Liftronic Elevators carries out independent lift condition assessments for Mumbai housing societies and provides modernization and full replacement scopes based on actual findings, covering buildings across the western suburbs, central Mumbai, and the eastern redevelopment corridors.
Frequently Asked Questions
1. How do we compare modernization and replacement costs fairly when getting proposals in Mumbai? The key is ensuring all proposals are based on the same assessed scope, derived from an independent condition assessment rather than each contractor's own judgment. Proposals built on different scopes are not comparable, and the lower-cost proposal may simply be excluding work the system actually needs.
2. Does redevelopment status affect the decision to modernize a Mumbai lift? Yes significantly. If a building has a credible redevelopment timeline within five years, a partial modernization to extend safe service life makes more financial sense than a full replacement. If the timeline is uncertain, the calculation shifts toward a fuller investment in the system's long-term performance.

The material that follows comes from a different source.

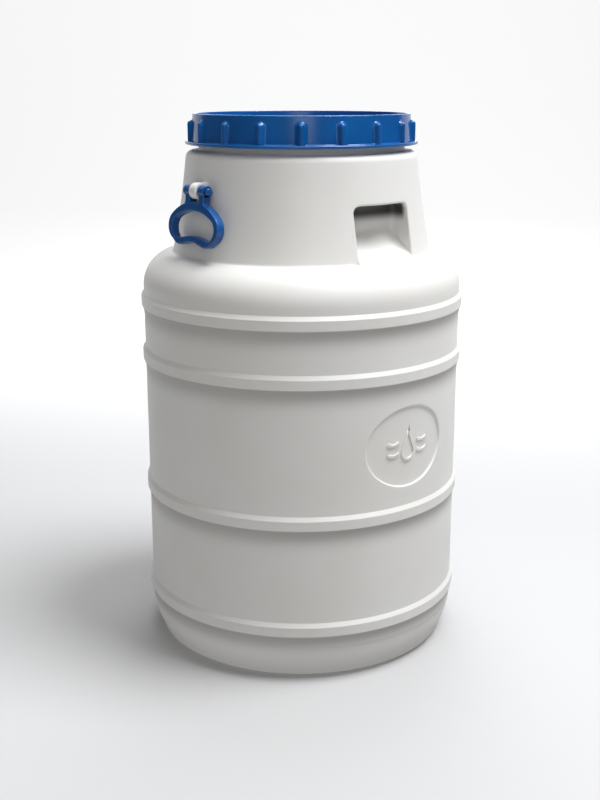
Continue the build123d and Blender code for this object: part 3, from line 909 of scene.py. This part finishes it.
glow = wire.add("Emission", None, {"Color": (1, 1, 1, 1), "Strength": depth.band(0.3, 2.2) * 0.6})
wire.add("OutputMaterial", None, {"Surface": wire.add("AddShader", None, {0: pale, 1: glow})})
floor.data.materials.append(floor_paint)
floor.visible_diffuse = False

sky = bpy.data.worlds.new("studio_sky")
scene.world = sky
sky.use_nodes = True
sky.node_tree.nodes.clear()
wire = Wire(sky.node_tree)
look = wire.add("TexCoord", out=0)
height = wire.add("SeparateXYZ", None, {0: look}, out=2)
shade = wire.add(
    "ValToRGB",
    {"stops": [(0.0, 0.66), (0.40, 0.60), (0.50, 0.02), (0.60, 0.20), (0.8, 0.18), (1.0, 0.15)]},
    {0: height * 0.5 + 0.5},
)
seen = wire.add("LightPath", out=0)
backdrop = shade * (1 - seen) + seen * 0.93
sky_light = wire.add("Background", None, {"Color": backdrop, "Strength": 1.0})
wire.add("OutputWorld", None, {"Surface": sky_light})


def soft_light(name, rise, swing, distance, size, power, colour):
    """A round soft light aimed at the drum. Swing 0 is over the camera, 90 is on the right."""
    lift, turn = math.radians(rise), math.radians(swing)
    level = -ahead * math.cos(turn) + right * math.sin(turn)
    aim = Vector((0, 0, 0.35))
    lamp = bpy.data.lights.new(name, "AREA")
    lamp.shape = "DISK"
    lamp.size = size
    lamp.energy = power
    lamp.color = colour
    holder = bpy.data.objects.new(name, lamp)
    holder.location = aim + (level * math.cos(lift) + up * math.sin(lift)) * distance
    holder.rotation_euler = (aim - holder.location).to_track_quat("-Z", "Y").to_euler()
    scene.collection.objects.link(holder)


soft_light("key_light", 65, 74, 3.4, 1.8, 140, (0.97, 0.98, 1.0))
soft_light("top_light", 89, 0, 3.4, 2.4, 33, (1.0, 1.0, 1.0))
soft_light("back_light", 65, 178, 3.4, 1.7, 32, (0.97, 0.98, 1.0))
soft_light("low_back_light", 22, 178, 3.4, 1.7, 22, (0.95, 0.97, 1.0))
soft_light("front_fill", 22, 2, 3.4, 1.7, 13.5, (1.0, 0.985, 0.96))

scene.view_settings.view_transform = "Standard"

3. Can a lift that has already been modernized once be modernized again in a Mumbai building? Yes, provided the structural elements, specifically the car frame, guide rails, and shaft geometry, are still sound. A second modernization covering the control system, drive, and cabin is a reasonable scope for a system that has had one prior upgrade. If the car frame or guide rails are now at end of life, a full replacement becomes the more appropriate recommendation.